Coventry Quaker David Fish reflects on the service of remembrance for Hiroshima, on 6th August 2020.
Coventry Quakers have co-ordinated this remembrance for 34 years now – Coventry Quaker Ann Farr asked if I remembered that in the early years Quakers brought a paddling pool into Coventry Cathedral and we floated candles – like the remembrance held every year by the water in Vancouver.
And this year was different again: Ann led a silent vigil on the steps of the Old Cathedral at midday while other Coventry Quakers were like silent lilies spread out on a hillside in Coventry Cathedral nave at 4.30pm. In this momentous year of 2020 (because of Covid 19 and following social distancing regulations) the service was also momentous due to the 75th anniversary – the anniversary of the dropping of the first atomic bomb on Hiroshima.
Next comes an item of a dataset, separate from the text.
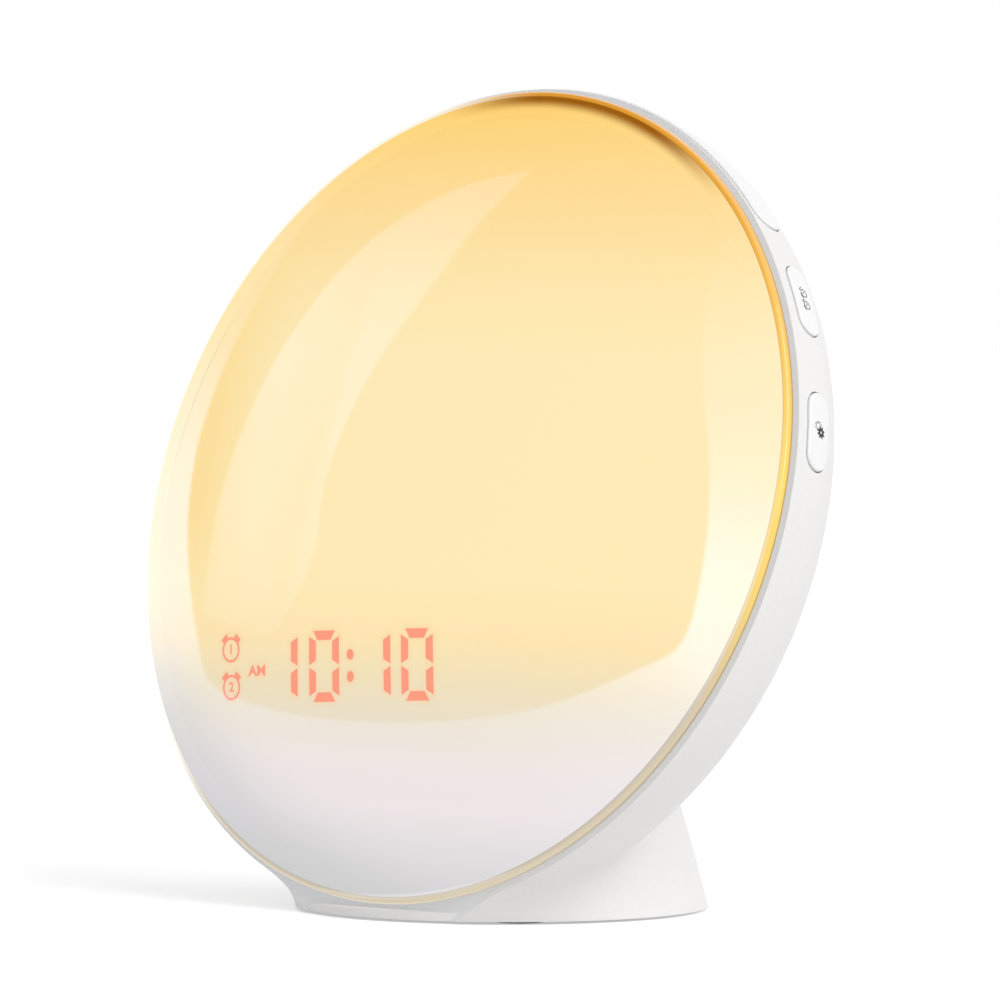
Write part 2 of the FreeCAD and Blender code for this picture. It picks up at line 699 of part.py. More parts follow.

While many watched the service being streamed online, a small number gathered in the cathedral (see picture) including the Lord Mayor, Councillor Ann Lucas; the Deputy Lord Mayor, Councillor John McNicholas; supported by Coventry’s Lord Mayor’s Peace Committee, Coventry Quakers and several people from Japan whose home is Coventry.
This civic and faith based service was was led by Manjit Kaur, member of Coventry Sikh Sangat. We began with a message from the Ambassador of Japan, Mr Yasumasa Nagamine, in which he presented a commendation to the Lord Mayor’s Peace Committee’s 33 years of work with Hiroshima remembrance. Coventry Poet Antony Owen read his poem Midnight in Hiroshima dedicated to Hideko Okamoto, founder in Hiroshima of the Coventry Hiroshima Friendship Club. Vinnie Darby a student from Cardinal Newman Roman Catholic School read Sadako’s Story and Japanese Cranes of Peace were made.